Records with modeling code
-*-
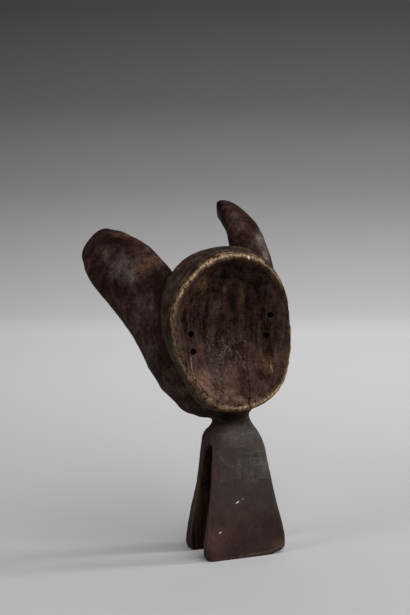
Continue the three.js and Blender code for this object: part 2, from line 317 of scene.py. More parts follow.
# Fields on the near jaw, outlined in pixels, and how much lighter their wood is
FIELDS = [
    {
        "outline": [(231, 433), (236, 420), (246, 421), (255, 428), (262, 441), (265, 449)]
        + [(260, 451), (254, 451), (248, 448), (240, 446), (227, 446), (221, 445), (220, 433)],
        "tone": 0.08,
    },
    {
        "outline": [(240, 453), (251, 449), (257, 453), (261, 461), (262, 470), (260, 477)]
        + [(251, 481), (242, 481), (240, 478), (240, 466)],
        "tone": -0.13,
    },
    {
        "outline": [(212, 432), (262, 430), (268, 455), (273, 480), (260, 477), (251, 481)]
        + [(242, 481), (240, 478), (231, 478), (229, 481), (212, 481)],
        "tone": 0.09,
    },
]
# How softly a field ends, in pixels
FIELD_EDGE = 1.2

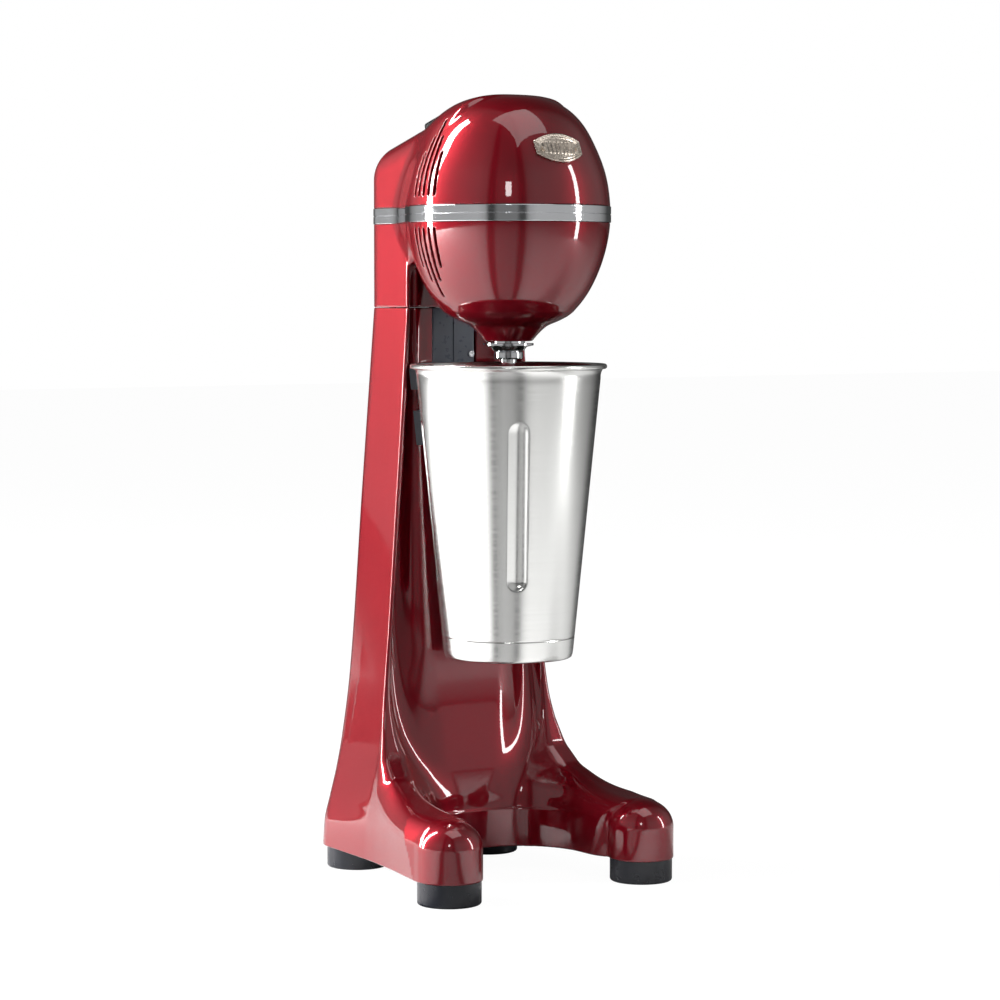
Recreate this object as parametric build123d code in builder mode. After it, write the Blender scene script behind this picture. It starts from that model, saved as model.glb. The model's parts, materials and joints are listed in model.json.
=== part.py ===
from build123d import *
import os
from math import cos, hypot, radians, sin

# Single-spindle drink mixer: a cast stand on four rubber feet, a ball-shaped
# motor head on top of it, and a steel cup hung on a bracket under the spindle.
# Millimetres, +Z up, the front faces -Y. The origin is on the floor, under the
# middle of the object's bounding box. Radii, widths and depths below are
# counted from the spindle axis, which stands SPINDLE_Y from the origin.

os.makedirs("parts", exist_ok=True)

# ---------------------------------------------------------------- dimensions
SPINDLE_Y = -28.4          # spindle axis, in front of the middle of the footprint
FLOOR_Z = 0.0
BASE_Z = 14.0              # underside of the casting, on top of the rubber feet
SEAM_Z = 352.0             # joint between the stand and the head casting
BAND_Z = 408.5             # middle of the trim band, where the head splits
BAND_HEIGHT = 9.7
BAND_PROUD = 0.4
BAND_DEPTH = 0.9
TOP_Z = 480.0
WALL = 3.0                 # castings
GAP = 0.3                  # between pieces that only pass each other
FLUSH = 0.05               # between curved pieces that are fitted together

# feet
FOOT_RADIUS = 19.2
FRONT_FOOT = (70.2, -42.0)
BACK_FOOT = (49.2, 97.8)
KNUCKLE_RADIUS = 20.2
KNUCKLE_SHOULDER_Z = 33.5
KNUCKLE_DOME = 17.0
BACK_CORNER_RADIUS = 21.2
FEET = {
    "front_left": (-FRONT_FOOT[0], FRONT_FOOT[1]),
    "front_right": (FRONT_FOOT[0], FRONT_FOOT[1]),
    "back_left": (-BACK_FOOT[0], BACK_FOOT[1]),
    "back_right": (BACK_FOOT[0], BACK_FOOT[1]),
}

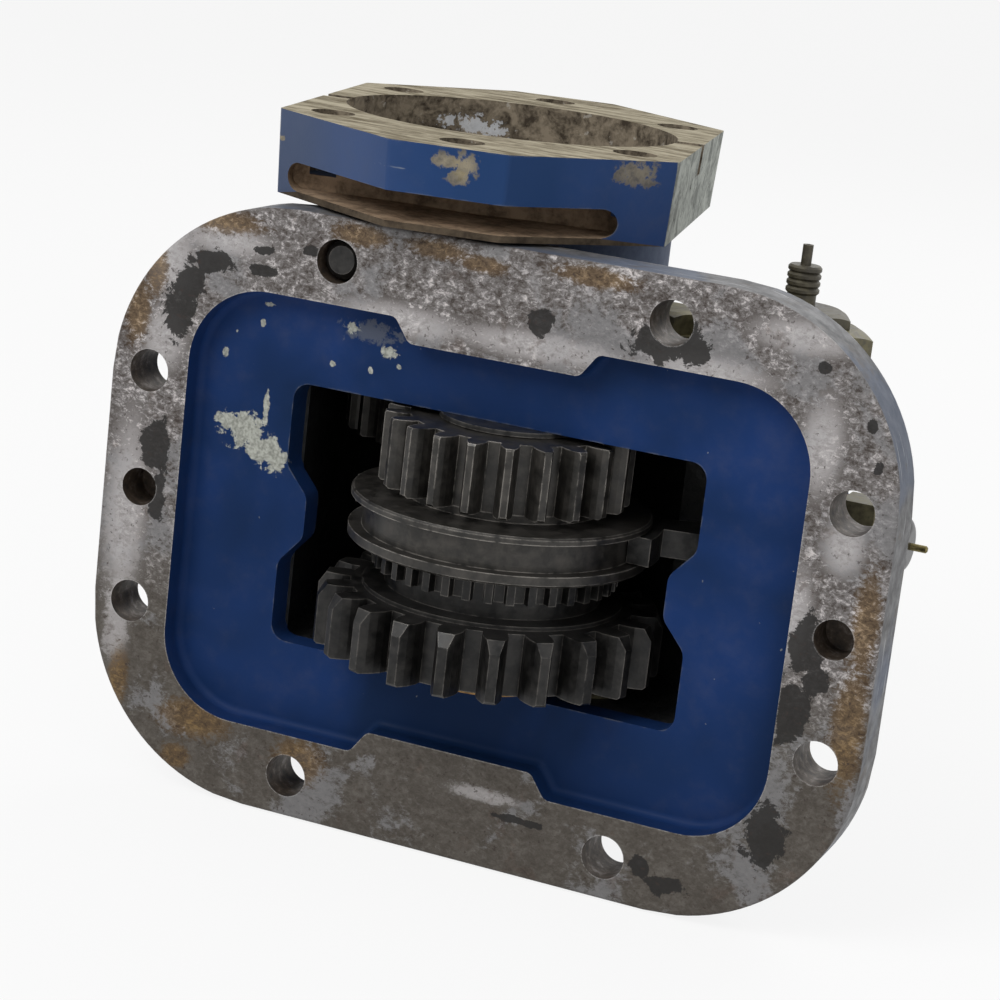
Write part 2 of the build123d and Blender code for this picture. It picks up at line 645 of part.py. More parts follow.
def input_gear():
    """The large gear that meets the gearbox, with its hub and the outer half of the clutch."""
    teeth = column(gear_section(INPUT_TEETH, INPUT_MODULE, INPUT_PHASE), INPUT_BOTTOM, INPUT_TOP)
    gear = teeth & gear_blank(INPUT_TIP_R, INPUT_BOTTOM, INPUT_TOP, TIP_CHAMFER, INPUT_TIP_CHAMFER)
    gear += rod(INPUT_HUB_R, HUB_BOTTOM, INPUT_BOTTOM)
    gear += rod(INPUT_STEP_R, INPUT_TOP, INPUT_TOP + INPUT_STEP_HEIGHT)
    gear += rod(CLUTCH_NECK_R, INPUT_TOP, CLUTCH_BOTTOM)
    wide = CLUTCH_TOOTH_SHARE + 0.06
    narrow = CLUTCH_TOOTH_SHARE - 0.06
    clutch = ring_of_teeth(CLUTCH_TEETH, CLUTCH_ROOT_R, CLUTCH_TIP_R, wide, narrow, 0)
    gear += column(clutch, CLUTCH_BOTTOM, CLUTCH_TOP)
    return at_idler(gear - rod(INPUT_BORE_R, HUB_BOTTOM - 1, CLUTCH_TOP + 1))


def input_needles():
    """Loose needle rollers that fill the space between the idler shaft and the input gear."""
    low = HUB_BOTTOM + AXIAL_GAP
    high = CLUTCH_TOP - AXIAL_GAP
    return [at_idler(rod(NEEDLE_R, low, high, place)) for place in on_circle(NEEDLE_COUNT, NEEDLE_CIRCLE_R)]


def sliding_gear():
    """The gear that slides on the idler shaft, with the fork groove and the inner half of the clutch."""
    teeth = column(gear_section(SLIDER_TEETH, TRAIN_MODULE, SLIDER_PHASE), SLIDER_BOTTOM, SLIDER_TOP)
    gear = teeth & gear_blank(SLIDER_TIP_R, SLIDER_BOTTOM, SLIDER_TOP, TIP_CHAMFER, TIP_CHAMFER)
    rim = COLLAR_RIM_CHAMFER
    gear += turned([
        (0, COLLAR_BOTTOM), (COLLAR_R - rim, COLLAR_BOTTOM), (COLLAR_R, COLLAR_BOTTOM + rim),
        (COLLAR_R, GROOVE_BOTTOM), (GROOVE_R, GROOVE_BOTTOM), (GROOVE_R, GROOVE_TOP),
        (COLLAR_R, GROOVE_TOP), (COLLAR_R, COLLAR_TOP - rim), (COLLAR_R - rim, COLLAR_TOP),
        (0, COLLAR_TOP)])
    gear += rod(SLIDER_NECK_R, COLLAR_TOP, SLIDER_BOTTOM)
    side = CLUTCH_CLEARANCE / (2 * math.pi * CLUTCH_TIP_R / CLUTCH_TEETH)
    wide = CLUTCH_TOOTH_SHARE + 0.06 + 2 * side
    narrow = CLUTCH_TOOTH_SHARE - 0.06 + 2 * side
    low_r = CLUTCH_ROOT_R + CLUTCH_CLEARANCE
    socket = ring_of_teeth(CLUTCH_TEETH, low_r, CLUTCH_TIP_R + CLUTCH_CLEARANCE, wide, narrow, 0)
    gear -= column(socket, COLLAR_BOTTOM - 1, SOCKET_TOP)
    return at_idler(gear - rod(BUSH_R, SOCKET_TOP - 1, SLIDER_TOP + 1))


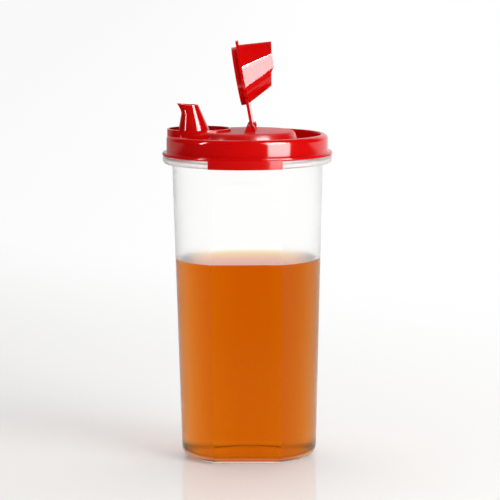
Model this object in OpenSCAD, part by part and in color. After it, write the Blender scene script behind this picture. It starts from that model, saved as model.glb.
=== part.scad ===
// Table bottle for sauce or oil: a tapered round bottle with a flat window,
// a press-on lid with a pouring spout in a drip well, and a hooded flip cap.
// Origin: centre of the base on the bottle's axis. +Z up, window towards -Y, spout towards -X.

/* [Bottle] */
// Outer radius at the table, before the corner is rounded
base_r = 43.6; // [38:0.1:44.5]
// Outer radius where the wall meets the stacking bead
shoulder_r = 48.7; // [46:0.1:50]
// Height of the bead's underside
shoulder_h = 192; // [150:0.5:230]
// Thickness of the bottle's wall
wall_t = 1.6; // [1.2:0.1:2.2]
// Thickness of the bottle's floor
floor_t = 2.2; // [1.5:0.1:4]
// Radius of the rounded corner at the base
corner_r = 7; // [4:0.5:10]

/* [Stacking bead and neck] */
// Outer radius of the bead
bead_r = 54.8; // [53.8:0.1:58]
// Height of the bead
bead_h = 5; // [4.4:0.1:8]
// Radial thickness of the bead's lip
lip_t = 2.6; // [1.8:0.1:2.8]
// Distance from the bead's outer edge in to the neck that the lid grips
neck_step = 4.05; // [3.4:0.05:4.3]
// Height of the neck above the bead
neck_h = 11.8; // [9:0.1:16]

/* [Window] */
// Depth of the window flat below the round wall
window_depth = 5.9; // [3:0.1:8]
// Radius of the curve that ends the window at its top
arch_r = 17; // [8:0.5:24]
// Height left between that curve and the bead
arch_gap = 4; // [3:0.5:8]

/* [Sauce] */
// Height of the sauce's surface above the table
fill_h = 129.8; // [30:0.1:140]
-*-
#### EXERCISE BRIEF
Return all of the above records exactly, leaving no line out.

#### COMPLETE ANSWER
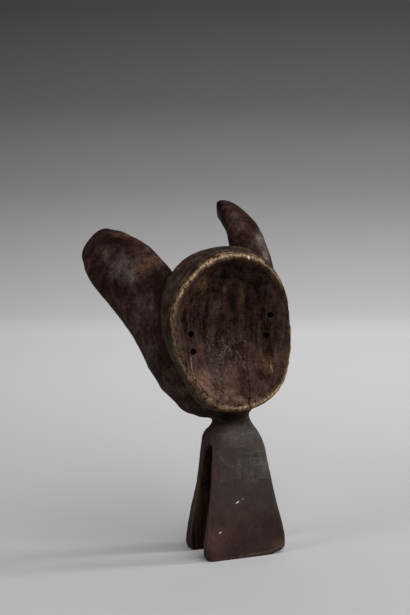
Continue the three.js and Blender code for this object: part 2, from line 317 of scene.py. More parts follow.
# Fields on the near jaw, outlined in pixels, and how much lighter their wood is
FIELDS = [
    {
        "outline": [(231, 433), (236, 420), (246, 421), (255, 428), (262, 441), (265, 449)]
        + [(260, 451), (254, 451), (248, 448), (240, 446), (227, 446), (221, 445), (220, 433)],
        "tone": 0.08,
    },
    {
        "outline": [(240, 453), (251, 449), (257, 453), (261, 461), (262, 470), (260, 477)]
        + [(251, 481), (242, 481), (240, 478), (240, 466)],
        "tone": -0.13,
    },
    {
        "outline": [(212, 432), (262, 430), (268, 455), (273, 480), (260, 477), (251, 481)]
        + [(242, 481), (240, 478), (231, 478), (229, 481), (212, 481)],
        "tone": 0.09,
    },
]
# How softly a field ends, in pixels
FIELD_EDGE = 1.2

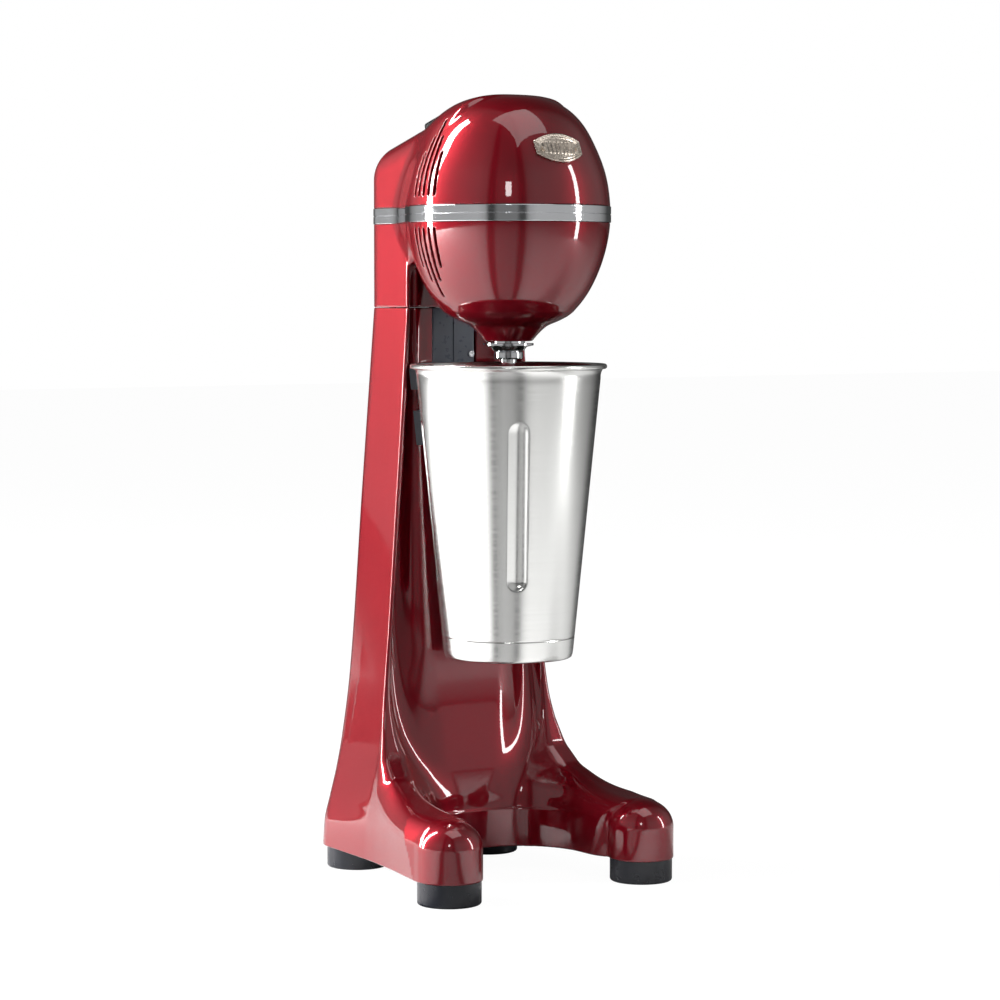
Recreate this object as parametric build123d code in builder mode. After it, write the Blender scene script behind this picture. It starts from that model, saved as model.glb. The model's parts, materials and joints are listed in model.json.
=== part.py ===
from build123d import *
import os
from math import cos, hypot, radians, sin

# Single-spindle drink mixer: a cast stand on four rubber feet, a ball-shaped
# motor head on top of it, and a steel cup hung on a bracket under the spindle.
# Millimetres, +Z up, the front faces -Y. The origin is on the floor, under the
# middle of the object's bounding box. Radii, widths and depths below are
# counted from the spindle axis, which stands SPINDLE_Y from the origin.

os.makedirs("parts", exist_ok=True)

# ---------------------------------------------------------------- dimensions
SPINDLE_Y = -28.4          # spindle axis, in front of the middle of the footprint
FLOOR_Z = 0.0
BASE_Z = 14.0              # underside of the casting, on top of the rubber feet
SEAM_Z = 352.0             # joint between the stand and the head casting
BAND_Z = 408.5             # middle of the trim band, where the head splits
BAND_HEIGHT = 9.7
BAND_PROUD = 0.4
BAND_DEPTH = 0.9
TOP_Z = 480.0
WALL = 3.0                 # castings
GAP = 0.3                  # between pieces that only pass each other
FLUSH = 0.05               # between curved pieces that are fitted together

# feet
FOOT_RADIUS = 19.2
FRONT_FOOT = (70.2, -42.0)
BACK_FOOT = (49.2, 97.8)
KNUCKLE_RADIUS = 20.2
KNUCKLE_SHOULDER_Z = 33.5
KNUCKLE_DOME = 17.0
BACK_CORNER_RADIUS = 21.2
FEET = {
    "front_left": (-FRONT_FOOT[0], FRONT_FOOT[1]),
    "front_right": (FRONT_FOOT[0], FRONT_FOOT[1]),
    "back_left": (-BACK_FOOT[0], BACK_FOOT[1]),
    "back_right": (BACK_FOOT[0], BACK_FOOT[1]),
}

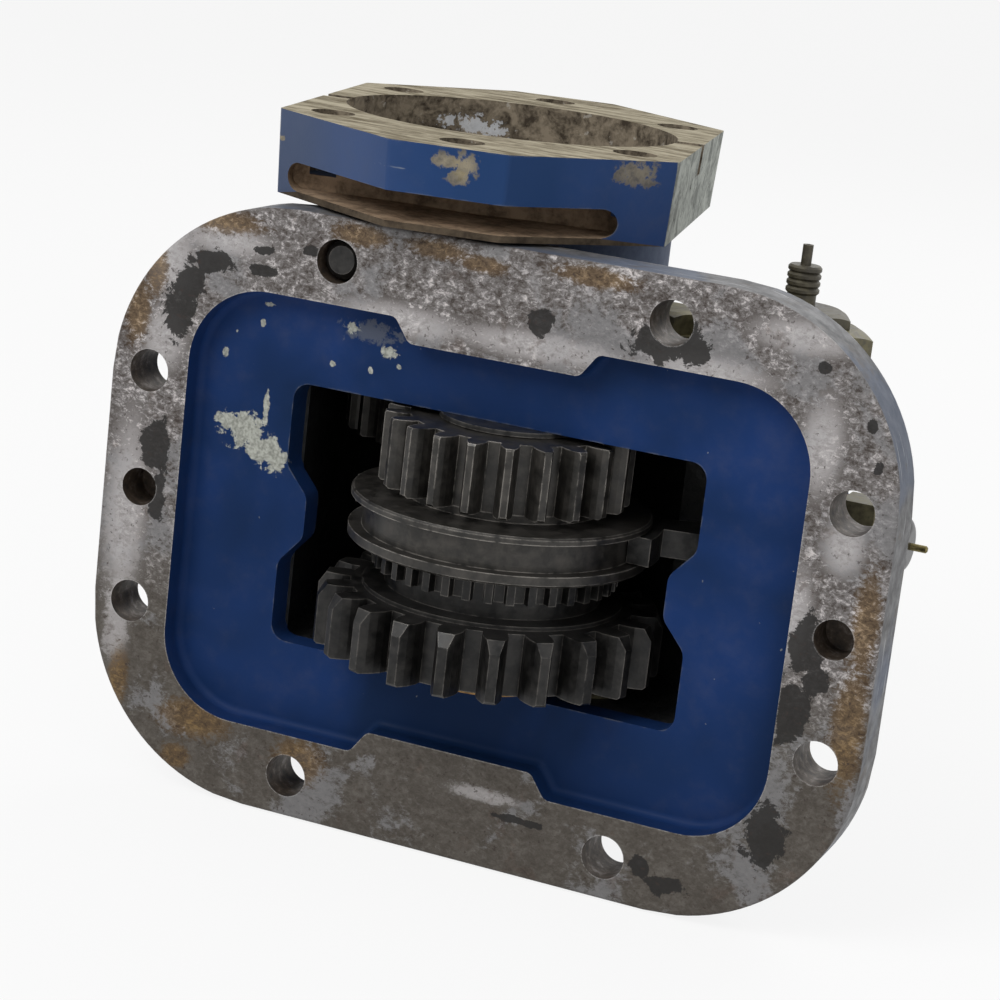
Write part 2 of the build123d and Blender code for this picture. It picks up at line 645 of part.py. More parts follow.
def input_gear():
    """The large gear that meets the gearbox, with its hub and the outer half of the clutch."""
    teeth = column(gear_section(INPUT_TEETH, INPUT_MODULE, INPUT_PHASE), INPUT_BOTTOM, INPUT_TOP)
    gear = teeth & gear_blank(INPUT_TIP_R, INPUT_BOTTOM, INPUT_TOP, TIP_CHAMFER, INPUT_TIP_CHAMFER)
    gear += rod(INPUT_HUB_R, HUB_BOTTOM, INPUT_BOTTOM)
    gear += rod(INPUT_STEP_R, INPUT_TOP, INPUT_TOP + INPUT_STEP_HEIGHT)
    gear += rod(CLUTCH_NECK_R, INPUT_TOP, CLUTCH_BOTTOM)
    wide = CLUTCH_TOOTH_SHARE + 0.06
    narrow = CLUTCH_TOOTH_SHARE - 0.06
    clutch = ring_of_teeth(CLUTCH_TEETH, CLUTCH_ROOT_R, CLUTCH_TIP_R, wide, narrow, 0)
    gear += column(clutch, CLUTCH_BOTTOM, CLUTCH_TOP)
    return at_idler(gear - rod(INPUT_BORE_R, HUB_BOTTOM - 1, CLUTCH_TOP + 1))


def input_needles():
    """Loose needle rollers that fill the space between the idler shaft and the input gear."""
    low = HUB_BOTTOM + AXIAL_GAP
    high = CLUTCH_TOP - AXIAL_GAP
    return [at_idler(rod(NEEDLE_R, low, high, place)) for place in on_circle(NEEDLE_COUNT, NEEDLE_CIRCLE_R)]


def sliding_gear():
    """The gear that slides on the idler shaft, with the fork groove and the inner half of the clutch."""
    teeth = column(gear_section(SLIDER_TEETH, TRAIN_MODULE, SLIDER_PHASE), SLIDER_BOTTOM, SLIDER_TOP)
    gear = teeth & gear_blank(SLIDER_TIP_R, SLIDER_BOTTOM, SLIDER_TOP, TIP_CHAMFER, TIP_CHAMFER)
    rim = COLLAR_RIM_CHAMFER
    gear += turned([
        (0, COLLAR_BOTTOM), (COLLAR_R - rim, COLLAR_BOTTOM), (COLLAR_R, COLLAR_BOTTOM + rim),
        (COLLAR_R, GROOVE_BOTTOM), (GROOVE_R, GROOVE_BOTTOM), (GROOVE_R, GROOVE_TOP),
        (COLLAR_R, GROOVE_TOP), (COLLAR_R, COLLAR_TOP - rim), (COLLAR_R - rim, COLLAR_TOP),
        (0, COLLAR_TOP)])
    gear += rod(SLIDER_NECK_R, COLLAR_TOP, SLIDER_BOTTOM)
    side = CLUTCH_CLEARANCE / (2 * math.pi * CLUTCH_TIP_R / CLUTCH_TEETH)
    wide = CLUTCH_TOOTH_SHARE + 0.06 + 2 * side
    narrow = CLUTCH_TOOTH_SHARE - 0.06 + 2 * side
    low_r = CLUTCH_ROOT_R + CLUTCH_CLEARANCE
    socket = ring_of_teeth(CLUTCH_TEETH, low_r, CLUTCH_TIP_R + CLUTCH_CLEARANCE, wide, narrow, 0)
    gear -= column(socket, COLLAR_BOTTOM - 1, SOCKET_TOP)
    return at_idler(gear - rod(BUSH_R, SOCKET_TOP - 1, SLIDER_TOP + 1))


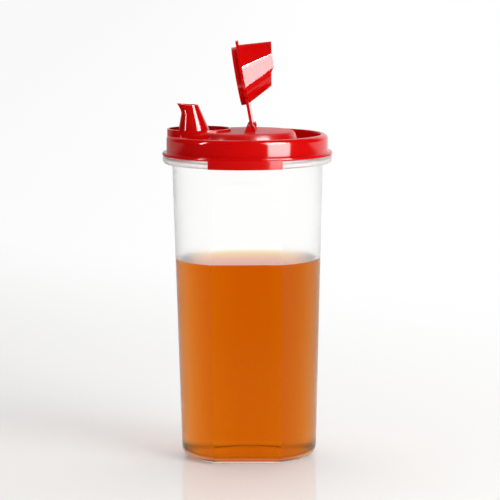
Model this object in OpenSCAD, part by part and in color. After it, write the Blender scene script behind this picture. It starts from that model, saved as model.glb.
=== part.scad ===
// Table bottle for sauce or oil: a tapered round bottle with a flat window,
// a press-on lid with a pouring spout in a drip well, and a hooded flip cap.
// Origin: centre of the base on the bottle's axis. +Z up, window towards -Y, spout towards -X.

/* [Bottle] */
// Outer radius at the table, before the corner is rounded
base_r = 43.6; // [38:0.1:44.5]
// Outer radius where the wall meets the stacking bead
shoulder_r = 48.7; // [46:0.1:50]
// Height of the bead's underside
shoulder_h = 192; // [150:0.5:230]
// Thickness of the bottle's wall
wall_t = 1.6; // [1.2:0.1:2.2]
// Thickness of the bottle's floor
floor_t = 2.2; // [1.5:0.1:4]
// Radius of the rounded corner at the base
corner_r = 7; // [4:0.5:10]

/* [Stacking bead and neck] */
// Outer radius of the bead
bead_r = 54.8; // [53.8:0.1:58]
// Height of the bead
bead_h = 5; // [4.4:0.1:8]
// Radial thickness of the bead's lip
lip_t = 2.6; // [1.8:0.1:2.8]
// Distance from the bead's outer edge in to the neck that the lid grips
neck_step = 4.05; // [3.4:0.05:4.3]
// Height of the neck above the bead
neck_h = 11.8; // [9:0.1:16]

/* [Window] */
// Depth of the window flat below the round wall
window_depth = 5.9; // [3:0.1:8]
// Radius of the curve that ends the window at its top
arch_r = 17; // [8:0.5:24]
// Height left between that curve and the bead
arch_gap = 4; // [3:0.5:8]

/* [Sauce] */
// Height of the sauce's surface above the table
fill_h = 129.8; // [30:0.1:140]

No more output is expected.